The decline comes after several European Union (EU)-based exchanges and Coinbase (COIN) decided to remove USDT due to compliance issues with the EU's Markets in Crypto-Assets (MiCA) regulations that fully came into effect on Dec. 30. However, the rules on stablecoins — cryptocurrencies whose value is pegged to a real-world asset like the dollar — kicked in six months ago.
The regulation mandates issuers to have a MiCA license for offering or trading asset-referenced tokens (ARTs) or e-money tokens (EMTs) within the bloc. An ART is a crypto asset that aims to maintain a stable value by referencing another asset like gold, crypto tokens or a combination of both, including one or more official currencies. ERTs reference a single national currency, just as USDT does.
While EU-based traders can still hold USDT in non-custodial wallets, they are unable to trade it on MiCA-compliant centralized exchanges.
Being a gateway to the crypto market, investors use USDT extensively to fund spot cryptocurrency purchases and derivatives trading. Hence, the delistings and drop in market value have sparked speculation on social media of a broader crypto market slide.
But these concerns might be exaggerated, and the negative impact could be limited to the euro area at best, said Karen Tang, head of APAC partnerships at Orderly Network, a permissionless Web3 liquidity layer, in a post on X.
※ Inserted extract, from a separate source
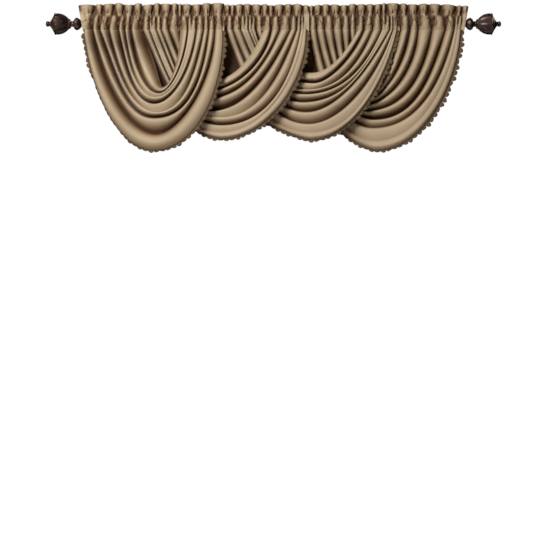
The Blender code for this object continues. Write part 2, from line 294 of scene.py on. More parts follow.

"Access to @Tether_to be restricted in the EU due to MiCa regulation isn’t going to harm USDT dominance," wrote Tang. "EU isn’t the largest crypto market. Most crypto trading volume occurs in Asia and U.S. All this will do is stunt the EU's digital assets innovation, which is already slow due to convoluted overregulation. If I could short the EU, I would…"
Crypto analyst Bitblaze stated that Asia contributes the largest share to tether volume, downplaying the impact of MiCA-led delistings in Europe.
"USDT is the largest stablecoin, with a market cap of $138.5B and a daily trading volume of $44B. At the moment, 80% of USDT's trading volume is in Asia, so the EU delisting won’t have any severe impact," noted Bitblaze on X.
Tether has invested in StablR and Quantoz Payments, two MiCA-compliant businesses, to ensure regulatory alignment.